### Exercise description
Repeat exactly the stretch of lines from the line containing "of the box." through the line containing "in imported if", both included, and nothing else.

### Provided material

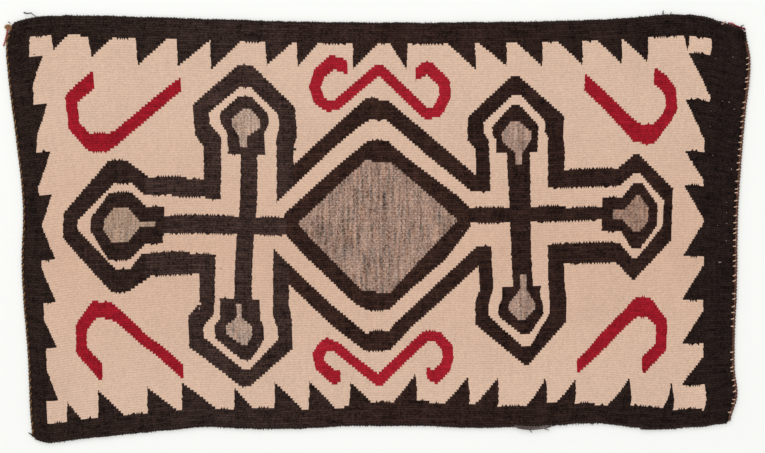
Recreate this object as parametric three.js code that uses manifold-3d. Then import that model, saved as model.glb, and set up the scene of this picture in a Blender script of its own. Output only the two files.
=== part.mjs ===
// A handwoven wool rug in tapestry weave, lying flat, with the cords along its four edges
// and the remains of the yarn ties at two of its corners.
// Millimetres, +Z up. Warps run along X, each under a rib of weft, and the weft runs along Y.
// The origin is on the surface that the rug lies on, below the middle of its box.
import * as THREE from 'three';
import Module from 'manifold-3d';
import { mergeVertices } from 'three/addons/utils/BufferGeometryUtils.js';

// Driving dimensions
const WARPS = 168;
const CREST_THICKNESS = 4.0;
const VALLEY_THICKNESS = 3.2;
const LEFT_END_CORD = 4.5;
const RIGHT_END_CORD = 5.5;
const SIDE_CORD = 4.4;
const CORD_GAP = 0.4;
const CORD_END_GAP = 0.5;
const TIE_YARN = 3.0;

// Where the weaving stops along each edge. The sides bow and waver as the weft pulled them in.
const TOP_EDGE = [
  { x: -609.5, y: 330.5 }, { x: -588, y: 341 }, { x: -530, y: 348 }, { x: -363, y: 345 },
  { x: -97, y: 337.2 }, { x: 170, y: 337.2 }, { x: 403, y: 343.3 }, { x: 490, y: 350.2 },
  { x: 543, y: 346.2 }, { x: 573, y: 337.4 }, { x: 609, y: 327 },
];
const BOTTOM_EDGE = [
  { x: -573.5, y: -352 }, { x: -547, y: -358.2 }, { x: -495, y: -351.2 }, { x: -382, y: -340.2 },
  { x: -297, y: -332.2 }, { x: -197, y: -335.2 }, { x: 3, y: -329.2 }, { x: 203, y: -332.4 },
  { x: 303, y: -328.4 }, { x: 370, y: -326.2 }, { x: 462, y: -335.2 }, { x: 540, y: -330.8 },
  { x: 584, y: -325.5 },
];
const LEFT_EDGE = [
  { x: -573.5, y: -352 }, { x: -576, y: -320 }, { x: -581.3, y: -207 }, { x: -588.4, y: -118 },
  { x: -591, y: -60 }, { x: -588.6, y: 23 }, { x: -592, y: 75 }, { x: -603, y: 167 },
  { x: -612, y: 237 }, { x: -616, y: 307 }, { x: -609.5, y: 330.5 },
];
const RIGHT_EDGE = [
  { x: 584, y: -325.5 }, { x: 595, y: -282 }, { x: 591, y: -240 }, { x: 591, y: -173 },
  { x: 594, y: -110 }, { x: 596, y: 15 }, { x: 599.6, y: 80 }, { x: 609, y: 190 },
  { x: 615.6, y: 247 }, { x: 616.4, y: 280 }, { x: 609, y: 327 },
];

// The corner ties: a knot in the corner, the yarn's loose end beside an edge, and how far the two
// cords stop short of the corner to leave room for the knot. Places are counted from the corner.
const LEFT_TIE = {
  corner: TOP_EDGE[0],
  knot: { dx: -6.1, dy: 0.4, length: 11, width: 7.4, height: 5.4 },
  looseEnd: [
    { dx: -7.5, dy: -0.5 }, { dx: -11.6, dy: -10.5 }, { dx: -13.6, dy: -20.5 }, { dx: -16.4, dy: -30.5 },
  ],
  endCordGap: 6,
  sideCordGap: 1.5,
};
const RIGHT_TIE = {
  corner: TOP_EDGE[TOP_EDGE.length - 1],
  knot: { dx: 1.6, dy: 4.8, length: 7.4, width: 7, height: 5 },
  looseEnd: [
    { dx: 0.5, dy: 6 }, { dx: -7, dy: 9.2 }, { dx: -15.9, dy: 12.2 }, { dx: -25.5, dy: 15.6 },
  ],
  endCordGap: 2.5,
  sideCordGap: 4,
};

// The outline of a knot, as shares of its half width and of its height
const KNOT_PROFILE = [
  { out: 0, up: 0 }, { out: 0.8, up: 0 }, { out: 1, up: 0.3 }, { out: 0.9, up: 0.7 },
  { out: 0.5, up: 0.96 }, { out: 0, up: 1 },
];

// How finely the forms are faceted
const WARP_STEPS = 14;
const WEFT_STEPS = 40;
const CORD_SIDES = 8;
const KNOT_SIDES = 10;
const TIE_SIDES = 4;
const TIE_STEPS = 10;

const WOOL = {
  weaving: { color: 0xd7b39a, roughness: 0.95, metalness: 0 },
  sideCord: { color: 0x30241f, roughness: 0.95, metalness: 0 },
  leftEndCord: { color: 0x5c4630, roughness: 0.9, metalness: 0 },
  rightEndCord: { color: 0x5a3f33, roughness: 0.9, metalness: 0 },
  leftTie: { color: 0x9a6a42, roughness: 0.9, metalness: 0 },
  rightTie: { color: 0x8c2a33, roughness: 0.9, metalness: 0 },
};

const wasm = await Module();
wasm.setup();

// Stations from 0 to 1 that crowd towards both ends, where the corners round off.
function crowded(step, steps) {
  return (1 - Math.cos(Math.PI * step / steps)) / 2;
}

// A point of an edge, a share of the way along it, with the long axis of the edge as its rule.
function edgeCurve(table, along, across) {
  const first = table[0][along];
  const last = table[table.length - 1][along];
  const curve = new THREE.CubicInterpolant(
    table.map((row) => row[along]), table.map((row) => row[across]), 1);
  return (share) => {
    const position = first + (last - first) * share;
    const offset = curve.evaluate(position)[0];
    return along === 'x' ? new THREE.Vector2(position, offset) : new THREE.Vector2(offset, position);
  };
}

const top = edgeCurve(TOP_EDGE, 'x', 'y');
const bottom = edgeCurve(BOTTOM_EDGE, 'x', 'y');
const left = edgeCurve(LEFT_EDGE, 'y', 'x');
const right = edgeCurve(RIGHT_EDGE, 'y', 'x');

// Where warp and weft cross: u is the share of the way along the warp, v the share of the way
// across the ribs. The weaving is eased between its four edges.
function woven(u, v) {
  const between = bottom(u).multiplyScalar(1 - v).addScaledVector(top(u), v)
    .addScaledVector(left(v), 1 - u).addScaledVector(right(v), u);
  const corners = bottom(0).multiplyScalar((1 - u) * (1 - v)).addScaledVector(bottom(1), u * (1 - v))
    .addScaledVector(top(0), (1 - u) * v).addScaledVector(top(1), u * v);
  return between.sub(corners);
}

// Stations along the warp and across it, and the rows over the ribs: valley, crest, valley and so on.
const warpStations = Array.from({ length: WARP_STEPS + 1 }, (_, step) => crowded(step, WARP_STEPS));
const weftStations = Array.from({ length: WEFT_STEPS + 1 }, (_, step) => crowded(step, WEFT_STEPS));
const ribRows = Array.from({ length: 2 * WARPS + 1 }, (_, row) => row / (2 * WARPS));

// The weaving: a ribbed upper face and a flat underside, closed by four rims.
function weavingGeometry() {
  const points = [];
  const triangles = [];
  const line = (v, height) => warpStations.map((u) => {
    const place = woven(u, v);
    points.push(place.x, place.y, height);
    return { index: points.length / 3 - 1, u, v };
  });
  // Triangles between two lines that run the same way, with the far one on the left of the near one.
  const stitch = (near, far, share) => {
    let i = 0;
    let j = 0;
    while (i < near.length - 1 || j < far.length - 1) {
      const farDone = j === far.length - 1;
      if (farDone || (i < near.length - 1 && near[i + 1][share] <= far[j + 1][share])) {
        triangles.push(near[i].index, near[i + 1].index, far[j].index);
        i += 1;
      } else {
        triangles.push(near[i].index, far[j + 1].index, far[j].index);
        j += 1;
      }
    }
  };
  const upper = ribRows.map((v, row) => line(v, row % 2 ? CREST_THICKNESS : VALLEY_THICKNESS));
  const lower = weftStations.map((v) => line(v, 0));
  for (let row = 1; row < upper.length; row += 1) stitch(upper[row - 1], upper[row], 'u');
  for (let row = 1; row < lower.length; row += 1) stitch(lower[row], lower[row - 1], 'u');
  stitch(lower[0], upper[0], 'u');
  stitch(upper[upper.length - 1], lower[lower.length - 1], 'u');
  const endOf = (rows, station) => rows.map((row) => row[station]);
  stitch(endOf(lower, WARP_STEPS), endOf(upper, WARP_STEPS), 'v');
  stitch(endOf(upper, 0), endOf(lower, 0), 'v');
  const geometry = new THREE.BufferGeometry();
  geometry.setAttribute('position', new THREE.Float32BufferAttribute(points, 3));
  geometry.setIndex(triangles);
  return geometry;
}

// A regular section with a flat below, so that what has it lies on the surface.
function roundSection(width, sides) {
  const reach = width / 2 / Math.cos(Math.PI / sides);
  const corners = [];
  for (let i = 0; i < sides; i += 1) {
    const angle = (i + 0.5) * 2 * Math.PI / sides;
    corners.push(new THREE.Vector2(reach * Math.cos(angle), reach * Math.sin(angle)));
  }
  return new THREE.Shape(corners);
}

// A line of points without a stretch at its start and one at its end.
function trimmed(line, startGap, endGap) {
  const lengths = [0];
  for (let i = 1; i < line.length; i += 1) lengths.push(lengths[i - 1] + line[i].distanceTo(line[i - 1]));
  const stop = lengths[lengths.length - 1] - endGap;
  const pointAt = (length) => {
    const i = lengths.findIndex((reached) => reached >= length);
    const share = (length - lengths[i - 1]) / (lengths[i] - lengths[i - 1]);
    return line[i - 1].clone().lerp(line[i], share);
  };
  const kept = line.filter((_, i) => lengths[i] > startGap && lengths[i] < stop);
  return [pointAt(startGap), ...kept, pointAt(stop)];
}

// A cord drawn along the outside of an edge, which is to the right of the way that its line runs.
function edgeCordGeometry(edge, diameter, startGap, endGap) {
  const line = trimmed(edge, startGap, endGap);
  const steps = line.length - 1;
  const geometry = new THREE.ExtrudeGeometry(
    roundSection(diameter, CORD_SIDES), { depth: 1, steps, bevelEnabled: false });
  const outward = line.map((point, i) => {
    const arriving = point.clone().sub(line[Math.max(i - 1, 0)]).normalize();
    const leaving = line[Math.min(i + 1, steps)].clone().sub(point).normalize();
    const heading = arriving.add(leaving).normalize();
    return new THREE.Vector2(heading.y, -heading.x);
  });
  const position = geometry.attributes.position;
  for (let i = 0; i < position.count; i += 1) {
    const station = Math.round(position.getZ(i) * steps);
    const out = CORD_GAP + diameter / 2 - position.getX(i);
    const place = line[station].clone().addScaledVector(outward[station], out);
    position.setXYZ(i, place.x, place.y, diameter / 2 + position.getY(i));
  }
  return geometry;
}

// A closed mesh as a solid that can be joined.
function solid(geometry) {
  const bare = geometry.clone();
  bare.deleteAttribute('normal');
  bare.deleteAttribute('uv');
  const merged = mergeVertices(bare, 1e-4);
  const index = merged.index.array;
  const triangles = [];
  for (let i = 0; i < index.length; i += 3) {
    const [a, b, c] = [index[i], index[i + 1], index[i + 2]];
    if (a !== b && b !== c && c !== a) triangles.push(a, b, c);
  }
  return new wasm.Manifold(new wasm.Mesh({
    numProp: 3,
    vertProperties: new Float32Array(merged.attributes.position.array),
    triVerts: new Uint32Array(triangles),
  }));
}

function geometryOf(body) {
  const mesh = body.getMesh();
  const geometry = new THREE.BufferGeometry();
  geometry.setAttribute('position', new THREE.BufferAttribute(new Float32Array(mesh.vertProperties), 3));
  geometry.setIndex(new THREE.BufferAttribute(new Uint32Array(mesh.triVerts), 1));
  return geometry;
}

// A knot of tie yarn with a flat below, and the loose end that lies beside the edge.
function tieGeometry({ corner, knot, looseEnd }) {
  const dome = new THREE.LatheGeometry(
    KNOT_PROFILE.map((row) => new THREE.Vector2(row.out, row.up)), KNOT_SIDES);
  dome.rotateX(Math.PI / 2);
  dome.scale(knot.length / 2, knot.width / 2, knot.height);
  dome.translate(corner.x + knot.dx, corner.y + knot.dy, 0);
  const route = new THREE.CatmullRomCurve3(
    looseEnd.map((row) => new THREE.Vector3(corner.x + row.dx, corner.y + row.dy, TIE_YARN / 2)));
  const strand = new THREE.ExtrudeGeometry(
    roundSection(TIE_YARN, TIE_SIDES), { steps: TIE_STEPS, extrudePath: route });
  return geometryOf(solid(dome).add(solid(strand)));
}

// The four edges in turn, anticlockwise from above, so that outside is always to the right.
const bottomLine = warpStations.map((u) => woven(u, 0));
const rightLine = weftStations.map((v) => woven(1, v));
const topLine = warpStations.map((u) => woven(u, 1)).reverse();
const leftLine = weftStations.map((v) => woven(0, v)).reverse();

function piece(name, geometry, wool) {
  const mesh = new THREE.Mesh(geometry, new THREE.MeshStandardMaterial(wool));
  mesh.name = name;
  return mesh;
}

const laid = new THREE.Group();
laid.add(
  piece('rug_panel', weavingGeometry(), WOOL.weaving),
  piece('side_cord_top', edgeCordGeometry(
    topLine, SIDE_CORD, RIGHT_TIE.sideCordGap, LEFT_TIE.sideCordGap), WOOL.sideCord),
  piece('side_cord_bottom', edgeCordGeometry(
    bottomLine, SIDE_CORD, CORD_END_GAP, CORD_END_GAP), WOOL.sideCord),
  piece('end_cord_left', edgeCordGeometry(
    leftLine, LEFT_END_CORD, LEFT_TIE.endCordGap, CORD_END_GAP), WOOL.leftEndCord),
  piece('end_cord_right', edgeCordGeometry(
    rightLine, RIGHT_END_CORD, CORD_END_GAP, RIGHT_TIE.endCordGap), WOOL.rightEndCord),
  piece('corner_tie_top_left', tieGeometry(LEFT_TIE), WOOL.leftTie),
  piece('corner_tie_top_right', tieGeometry(RIGHT_TIE), WOOL.rightTie),
);

// The origin goes below the middle of the box.
const box = new THREE.Box3().setFromObject(laid);
laid.position.set(-(box.min.x + box.max.x) / 2, -(box.min.y + box.max.y) / 2, -box.min.z);

const rug = new THREE.Group();
rug.add(laid);
export default rug;
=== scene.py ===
import bisect
import math
import random
from collections import namedtuple

import bmesh
import bpy
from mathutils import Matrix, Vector


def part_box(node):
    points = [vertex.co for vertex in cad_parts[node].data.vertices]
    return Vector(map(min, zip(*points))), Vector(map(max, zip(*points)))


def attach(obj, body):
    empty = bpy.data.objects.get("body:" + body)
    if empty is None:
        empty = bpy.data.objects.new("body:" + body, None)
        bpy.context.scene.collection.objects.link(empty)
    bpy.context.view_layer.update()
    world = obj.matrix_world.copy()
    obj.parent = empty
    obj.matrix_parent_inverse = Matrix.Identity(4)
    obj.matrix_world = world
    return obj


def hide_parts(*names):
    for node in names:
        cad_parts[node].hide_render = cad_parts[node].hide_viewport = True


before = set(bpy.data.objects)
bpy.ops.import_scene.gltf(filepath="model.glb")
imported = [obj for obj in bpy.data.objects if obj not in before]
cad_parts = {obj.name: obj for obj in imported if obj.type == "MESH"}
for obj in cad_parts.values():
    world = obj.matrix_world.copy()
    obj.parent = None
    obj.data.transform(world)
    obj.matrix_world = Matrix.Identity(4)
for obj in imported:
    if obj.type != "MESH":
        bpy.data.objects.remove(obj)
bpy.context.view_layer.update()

# The studio
# The rug lies on a plain pale floor and is seen from straight above through a long lens, under
# soft light that comes a little more from beyond the far edge, so that the ribs just show.
MM = 0.001
VIEW_WIDTH = 1275 * MM
VIEW_CENTRE = (9.9 * MM, 3.6 * MM)
CAMERA_HEIGHT = 5.0
FLOOR_SIZE = 14.0
FLOOR_TONE = (0.955, 0.963, 0.931)

scene = bpy.context.scene
scene.view_settings.view_transform = "Standard"
scene.view_settings.look = "None"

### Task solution
// The origin goes below the middle of the box.
const box = new THREE.Box3().setFromObject(laid);
laid.position.set(-(box.min.x + box.max.x) / 2, -(box.min.y + box.max.y) / 2, -box.min.z);

const rug = new THREE.Group();
rug.add(laid);
export default rug;
=== scene.py ===
import bisect
import math
import random
from collections import namedtuple

import bmesh
import bpy
from mathutils import Matrix, Vector


def part_box(node):
    points = [vertex.co for vertex in cad_parts[node].data.vertices]
    return Vector(map(min, zip(*points))), Vector(map(max, zip(*points)))


def attach(obj, body):
    empty = bpy.data.objects.get("body:" + body)
    if empty is None:
        empty = bpy.data.objects.new("body:" + body, None)
        bpy.context.scene.collection.objects.link(empty)
    bpy.context.view_layer.update()
    world = obj.matrix_world.copy()
    obj.parent = empty
    obj.matrix_parent_inverse = Matrix.Identity(4)
    obj.matrix_world = world
    return obj


def hide_parts(*names):
    for node in names:
        cad_parts[node].hide_render = cad_parts[node].hide_viewport = True


before = set(bpy.data.objects)
bpy.ops.import_scene.gltf(filepath="model.glb")
imported = [obj for obj in bpy.data.objects if obj not in before]
cad_parts = {obj.name: obj for obj in imported if obj.type == "MESH"}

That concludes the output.